The number of US citizens submitting new applications for unemployment insurance rose to 200K for the week ending January 17. The latest print came in short of initial estimates (212K) and was a tad higher than the previous week’s 199K (revised from 198K), according to a report from the US Department of Labour (DOL) released on Thursday.

Additionally, the 4-week moving average decreased by 3.750K, bringing it to 201.5K from the revised average of the previous week (205.25K).

The report also indicated that Continuing Jobless Claims dropped by 26K to 1.849M for the week ending January 10.

Market reaction

The Greenback resumes its decline on Thursday, prompting the US Dollar Index (DXY) to challenge its critical 200-day SMA in the 98.70 region.

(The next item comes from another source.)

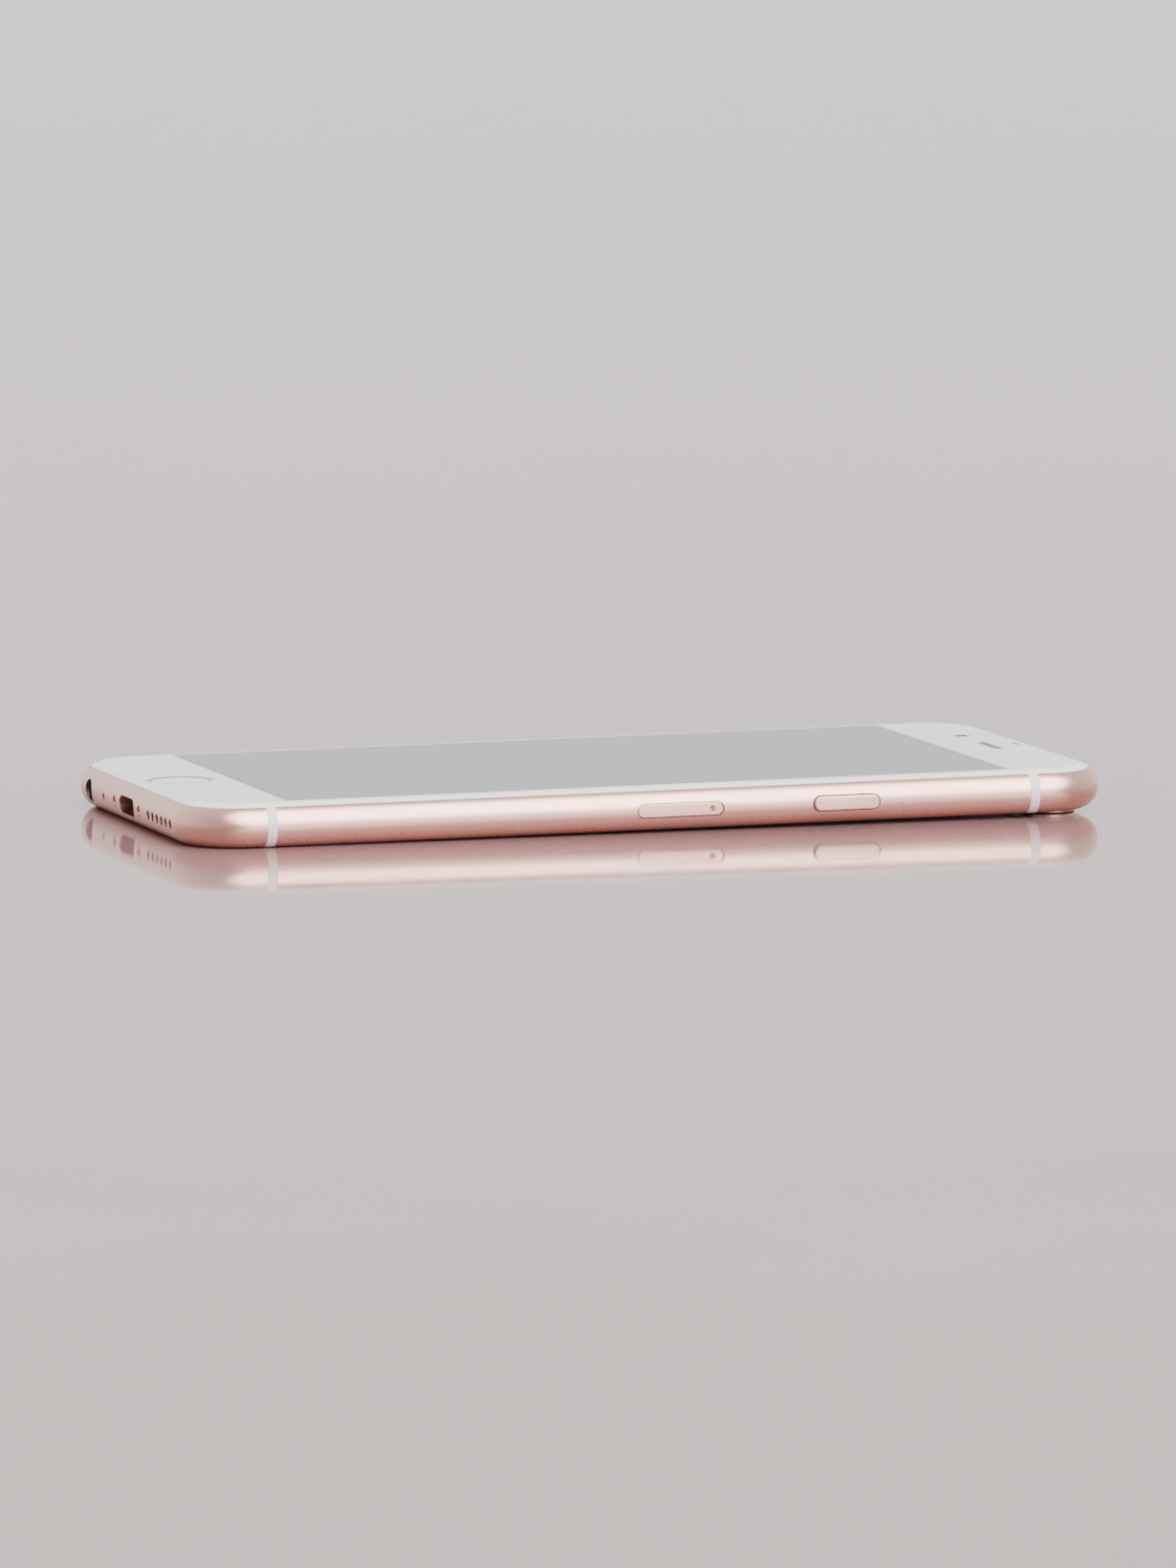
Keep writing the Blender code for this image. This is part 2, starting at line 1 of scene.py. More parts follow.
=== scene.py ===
"""The looks of the smartphone: smooth shells, glass, keys and their materials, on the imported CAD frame.

Sizes and places are in millimetres, in the frame's own axes: +X is the phone's right side, +Y its top
end and +Z comes out of the screen. Shape.build() turns them into metres. What goes straight to Blender,
such as the camera's distance, is in metres.
"""

import json
import math

import bmesh
import bpy
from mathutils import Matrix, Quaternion, Vector


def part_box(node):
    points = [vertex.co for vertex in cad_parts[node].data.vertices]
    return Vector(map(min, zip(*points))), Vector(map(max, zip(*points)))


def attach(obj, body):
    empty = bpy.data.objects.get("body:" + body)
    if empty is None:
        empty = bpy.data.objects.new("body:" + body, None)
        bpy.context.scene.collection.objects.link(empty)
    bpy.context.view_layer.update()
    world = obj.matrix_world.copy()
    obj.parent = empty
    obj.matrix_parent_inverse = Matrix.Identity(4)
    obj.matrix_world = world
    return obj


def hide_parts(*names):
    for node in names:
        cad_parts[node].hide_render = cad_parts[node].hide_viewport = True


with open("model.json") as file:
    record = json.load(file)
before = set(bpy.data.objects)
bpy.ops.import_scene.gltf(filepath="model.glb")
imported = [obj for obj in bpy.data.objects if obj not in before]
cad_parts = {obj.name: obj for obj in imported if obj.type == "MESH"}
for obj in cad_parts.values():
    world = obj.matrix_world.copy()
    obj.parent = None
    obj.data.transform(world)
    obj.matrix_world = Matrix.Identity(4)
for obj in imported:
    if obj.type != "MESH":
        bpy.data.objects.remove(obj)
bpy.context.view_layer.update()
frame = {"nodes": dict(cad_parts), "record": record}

METRES = 0.001  # one millimetre
PHONE = "phone"

# What follows each axis in cyclic order: the two directions of a section across it.
ACROSS = {"X": (1, 2, 0), "Y": (2, 0, 1), "Z": (0, 1, 2)}


def box(node):
    """Lowest and highest corner of a CAD node, in millimetres."""
    low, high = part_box(node)
    return low / METRES, high / METRES


def middle(node):
    low, high = box(node)
    return (low + high) / 2


# The phone's outline and edge. The edge is a half ellipse round the case and the rim of the glass.
HALF_X = box("rear_case")[1].x
HALF_Y = box("case_top_end")[1].y
BACK_Z = box("rear_case")[0].z
FRONT_Z = box("cover_glass")[1].z
CORNER_R = 11.5
EDGE_REACH = 3.4
MID_Z = BACK_Z + 3.6
RISE = FRONT_Z - MID_Z
FALL = MID_Z - BACK_Z
WALL = 2.4
FLOOR_Z = BACK_Z + 0.9
LEDGE_Z = BACK_Z + 5.85
METAL_STOPS = 55.0  # degrees round the edge, up from its widest line, where the metal ends
GLASS_STARTS = 58.5
GLASS_UNDER = FRONT_Z - 0.8
GROOVE = 0.09  # between metal and glass
SEAM = 0.03  # between metal and antenna band
BAND = box("antenna_band_top")
CORNER_STEPS = 20

# Cutters run past what they cut, so that they leave no skin behind.
PAST_PHONE = 5.0
PAST_WALL = 1.0
PLAY = 0.012  # round each pane in the cover glass
CRISP = 35.0  # degrees, for small machined pieces, whose edges stay sharp from here

# The screen, behind the glass.
SCREEN_X = 68.5
SCREEN_Y = 121.8
MASK = 0.75  # black line printed round the lit area
SCREEN_CORNER = 0.3

# Openings in the sides take their places from the pieces that fill them.
KEY_Z = middle("side_key").z
KEY_HALF_Z = 1.25
KEY_PROUD = 0.4
FLANGE = 0.7
SLIT = 0.12
BEHIND_WALL = HALF_X - WALL - 0.15  # where the flanges and the shutter meet the wall, from inside
PORT_Z = middle("charge_port_shell").z
HOLE_MARGIN = 1.1  # from the end of the loudspeaker mesh to its first hole
HOLE_PITCH = 2.7
HOLE_X = [box("speaker_mesh")[0].x + HOLE_MARGIN + HOLE_PITCH * number for number in range(6)]


# ---------------------------------------------------------------- shapes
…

The resurgence of selling interest in the buck remains unchanged in the wake of US data releases and despite the decent rebound in US Treasury yields across the curve.

Employment FAQs

Labor market conditions are a key element to assess the health of an economy and thus a key driver for currency valuation. High employment, or low unemployment, has positive implications for consumer spending and thus economic growth, boosting the value of the local currency. Moreover, a very tight labor market – a situation in which there is a shortage of workers to fill open positions – can also have implications on inflation levels and thus monetary policy as low labor supply and high demand leads to higher wages.

The pace at which salaries are growing in an economy is key for policymakers. High wage growth means that households have more money to spend, usually leading to price increases in consumer goods. In contrast to more volatile sources of inflation such as energy prices, wage growth is seen as a key component of underlying and persisting inflation as salary increases are unlikely to be undone. Central banks around the world pay close attention to wage growth data when deciding on monetary policy.

The weight that each central bank assigns to labor market conditions depends on its objectives. Some central banks explicitly have mandates related to the labor market beyond controlling inflation levels. The US Federal Reserve (Fed), for example, has the dual mandate of promoting maximum employment and stable prices. Meanwhile, the European Central Bank’s (ECB) sole mandate is to keep inflation under control. Still, and despite whatever mandates they have, labor market conditions are an important factor for policymakers given its significance as a gauge of the health of the economy and their direct relationship to inflation.